Some even suspected that the lockdown was a DPP tactic to keep postponing the fresh presidential elections. Others argued that the government was simply out to make money from the COVID-19 response to sponsor its campaign activities. Indeed, a leaked video on social media caught two ministers, members of the DPP Covid-19 team, discussing personal daily subsistence allowances whose real amount the ministers later disputed as exaggerated.

The team was dissolved but the performance of the new team, headed by another minister who does not have any idea about health, has not changed. We are still using scare tactics instead of behaviour change approaches. Mathematical models have been bandied claiming that if we don’t abide by the Covid-19 presidential guidelines, nearly 16 million (out of 18 million) Malawians would catch the virus and as many as 500 thousand would die in June 2020 before the infections levelled off or dropped.

What’s painfully disappointing is that the statistics are very clear that most of infections are coming into Malawi through Tanzania, Mozambique, Zambia and South Africa by Malawians returning home. Why are these cases allowed to get to crowded cities? 

For a country of 18 million people, less than 2000 people have been tested since the pandemic broke out. What does that say about our state of readiness despite the billions of Kwacha set aside to fight Covid-19?

For nearly one month now, media are disinterestedly announcing daily updates on Covid-19. No explanation about why only four people have died of the disease and how that compares with deaths from, say, malaria.  Local suggestions and solutions about fighting the virus are being ignored. While almost all countries in Sadc and East Africa have endorsed the Madagascan herbal solution, in Malawi laws are being cited in threats against traditional herbal solutions. 

In Senegalese, Ghana, South Africa, Cameroon medical and engineering teams are coming up with testing kits, and studying the DNA of the virus to come up with a vaccine while their Malawian counterparts are waiting for miracles.

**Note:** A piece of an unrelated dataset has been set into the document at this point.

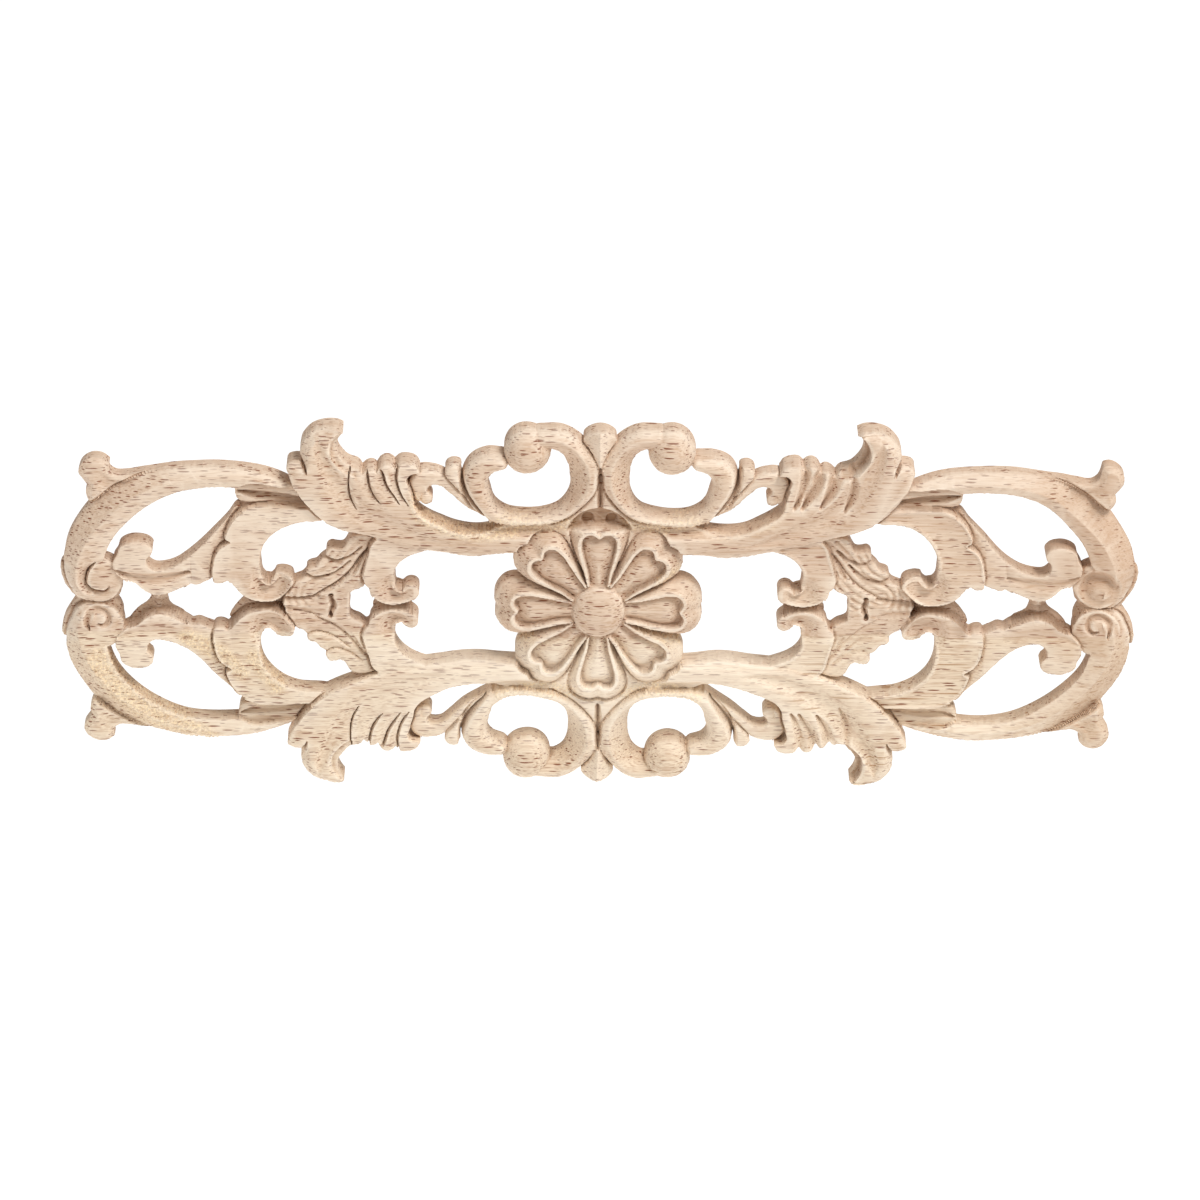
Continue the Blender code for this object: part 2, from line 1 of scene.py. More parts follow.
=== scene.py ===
# %% [markdown]
# This lesson carves an openwork wood applique, 350 mm long, of the kind that is glued to a
# cabinet door or a headboard. It is one piece of pale rubberwood, cut right through by a
# router and then carved on its front, with a flat back.

import math

import bpy
import numpy as np
from mathutils import Matrix, Vector


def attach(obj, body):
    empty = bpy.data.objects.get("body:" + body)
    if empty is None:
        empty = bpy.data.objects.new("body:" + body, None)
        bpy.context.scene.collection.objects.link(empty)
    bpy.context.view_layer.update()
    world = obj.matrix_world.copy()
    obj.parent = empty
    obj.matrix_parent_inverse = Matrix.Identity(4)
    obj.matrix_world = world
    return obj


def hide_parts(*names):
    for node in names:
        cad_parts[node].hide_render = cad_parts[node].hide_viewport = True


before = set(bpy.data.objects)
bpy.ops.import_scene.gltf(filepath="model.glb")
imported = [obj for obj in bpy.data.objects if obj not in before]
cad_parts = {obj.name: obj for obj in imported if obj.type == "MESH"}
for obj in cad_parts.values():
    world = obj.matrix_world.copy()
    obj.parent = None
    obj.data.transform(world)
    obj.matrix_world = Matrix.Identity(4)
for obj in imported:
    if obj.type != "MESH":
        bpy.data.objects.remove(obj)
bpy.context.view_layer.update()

# %% [markdown]
# A carver works a thin board from the front. That makes a height field the natural way to
# model it: for every spot of the board, how high the wood stands above its flat back. A
# height field can hold thousands of small cuts, and it never has a hole or a crossing face.
# Sizes are in millimetres until the mesh is made.

# %% Sizes of the board
MM = 0.001
SHEET = (178.0, 64.0)
PITCH = 0.34
WORKING_TRIANGLES = 186000
FAR = 60.0
REACH = 10.0
LINE_STEP = 0.6
STEP_WALL = 0.45
CORNER = True
print("one cell of the board is", PITCH, "mm wide")

# %% [markdown]
# The design repeats about its two middle lines, so one quarter is drawn: u runs out along
# the length and v runs up or down from the middle. A hand-finished carving isn't a perfect
# mirror, though. Each of the four quarters keeps its own heights, and a size may differ from
# the left half to the right, or from the upper half to the lower.

# %% The four quarters
def by_side(left, right):
    """One number for each quarter: upper right, upper left, lower left, lower right."""
    return np.array([right, left, left, right], float).reshape(4, 1, 1)


def by_row(upper, lower):
    """One number for each quarter, by the half that it belongs to."""
    return np.array([upper, upper, lower, lower], float).reshape(4, 1, 1)


RIGHT = by_side(0, 1)
LOWER = by_row(0, 1)
UPPER_RIGHT = RIGHT * (1 - LOWER)
print("the upper right quarter is number", int(UPPER_RIGHT.argmax()))

# %% [markdown]
# Every outline is a short list of points that a smooth line runs through. The line leaves
# each point in the direction of a circle through it and its two neighbours, which keeps
# scrolls round with few points. A point with an extra value is a sharp corner.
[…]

Our free advice is that the Covid-19 response should be delegated to the non-partisan apolitical National Aids Commission (NAC) because it is probably the only organisation in Malawi that has the experience in handling serious viral epidemics. NAC understands that epidemics like HIV/Aids and Covid-19 affect all sectors of society involved in the fight against HIV/AIDS spread. NAC has reached out even to the smallest Island communities in Malawi with social and behaviour change communication (SBCC) and prevention kits.  The Covid-19 team has ignored all structures that matter in addressing epidemics requiring SBCC.  No cultural and heritage association has been involved.

During cholera outbreaks, Malawians readily accept isolation and quarantine.  If you ask NAC, you will learn that the Covid-19 team has not convinced people that self-isolation and quarantine are good for self and other members of society.

That’s why they are bolting.

Delegate the Covid-19 response to NAC. Urgently.